Screening for type 2 diabetes should be done in all asymptomatic adults who are overweight or obese (BMI > 23 in Asians) and who have one or more diabetes risk factors including:

-Physical inactivity

-First degree relative with diabetes

-Women who delivered a baby > 9 pounds (4 kg) or were diagnosed with gestational diabetes i.e. diabetes in pregnancy.

-High dense lipoprotein cholesterol (HDL-C) < 35 mg/dl +/- triglycerides TG > 250mg/dl

-Hypertension (> 140/90 mm Hg or on therapy)

-HbA1C >5.7%, impaired fasting glucose (fasting blood glucose between 100 and 126 mg %) or impaired glucose tolerance (post prandial blood glucose between 140 and 200 mg %) on previous testing

-Conditions associated with insulin resistance (e.g. Severe obesity, acanthosis nigrans, polycystic ovarian syndrome)

-Cardiovascular disease history

For all other patients, testing should begin at age 45. If results are normal, testing should be repeated at a minimum of three-year intervals with more frequent testing depending on initial results and risk status.

Preventing type 2 diabetes:

You will not develop type 2 diabetes automatically if you have prediabetes. For some people with prediabetes, early treatment can actually return blood sugar levels to the normal range.

Research shows that you can lower the risk for type 2 diabetes by 58% by:

1. Losing 7% of your bodyweight

2. Exercising moderately (such as brisk walking) 30 minutes a day, five days a week

Complications of uncontrolled diabetes:

Diabetes type 1 or type 2, if uncontrolled, can affect multiple organ systems.
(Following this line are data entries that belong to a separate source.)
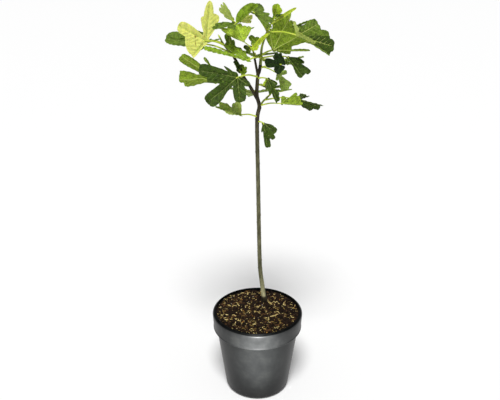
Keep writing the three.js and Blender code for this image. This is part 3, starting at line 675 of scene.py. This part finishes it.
def soft_green(name, low, high, size=9, roughness=0.62, net=0.0):
    """Green stem or leaf skin with short hairs: a low satin that light sinks into, paler in patches
    and, on a leaf, along the net of its smallest veins."""
    made, tree, shader, place = begin(
        name, IOR=1.38, Roughness=roughness, Specular_IOR_Level=0.25, Subsurface_Weight=0.4,
        Subsurface_Radius=(0.7, 1, 0.3), Subsurface_Scale=1.5 * MM)
    patches = add(tree, "ShaderNodeTexNoise", {"Vector": place},
                  {"Scale": scale_for(size), "Detail": 4, "Roughness": 0.6})
    tint = add(tree, "ShaderNodeValToRGB", {"Fac": patches.outputs["Fac"]},
               stops=[(0.38, low), (0.64, high)])
    surface = tint.outputs["Color"]
    hairs = add(tree, "ShaderNodeTexNoise", {"Vector": place},
                {"Scale": scale_for(LEAF_HAIR), "Detail": 2})
    bump = add(tree, "ShaderNodeBump", {"Height": hairs.outputs["Fac"]},
               {"Strength": 0.22, "Distance": 0.5 * MM})
    if net:
        cells = add(tree, "ShaderNodeTexVoronoi", {"Vector": place}, {"Scale": scale_for(NET_CELL)},
                    feature="DISTANCE_TO_EDGE")
        lines = add(tree, "ShaderNodeMapRange", {"Value": cells.outputs["Distance"]},
                    {"From Min": 0, "From Max": 0.16, "To Min": net, "To Max": 0})
        paler = add(tree, "ShaderNodeMix", {"Factor": lines.outputs[0], "A": surface},
                    {"B": colour(shade(high, 1.35))}, data_type="RGBA")
        surface = paler.outputs["Result"]
        bump = add(tree, "ShaderNodeBump", {"Height": lines.outputs[0], "Normal": bump.outputs["Normal"]},
                   {"Strength": 0.6, "Distance": 0.8 * MM}, invert=True)
    wire(tree, shader, Base_Color=surface, Normal=bump.outputs["Normal"])
    return made


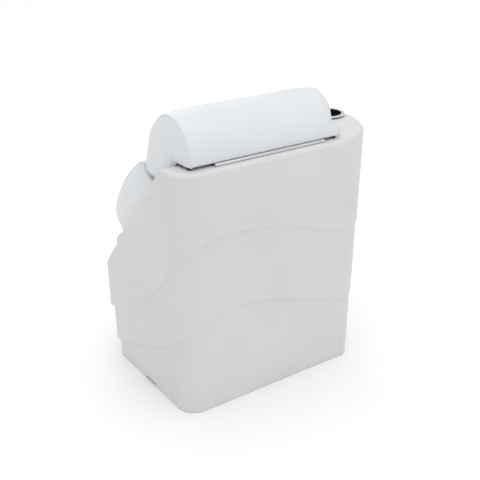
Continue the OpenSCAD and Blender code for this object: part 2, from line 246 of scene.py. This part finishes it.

Grossly diabetic complications are classified as microvascular and macrovascular. Microvascular complications include diabetic retinopathy affecting vision, diabetic nephropathy affecting kidneys leading on to chronic kidney disease, kidney failure and ultimately dialysis or renal transplantation. Another important diabetic microvascular complication is diabetic neuropathy affecting peripheral nerves. It can be painful in early stages and at later stages it is painless leading to a decreased sensation of feet. Diabetic neuropathy is the most important risk factor for foot ulcerations, gangrene and foot amputation in diabetic population. Macrovascular complications of uncontrolled diabetes include myocardial infraction (heart attacks), cerebrovascular accidents (brain stroke), peripheral vascular disease(PVD). Other complications of uncontrolled diabetes include increased susceptibility to infections (skin, sinuses, lungs, urinary tract, nails) heart failure, early cataract, sudden cardiac death.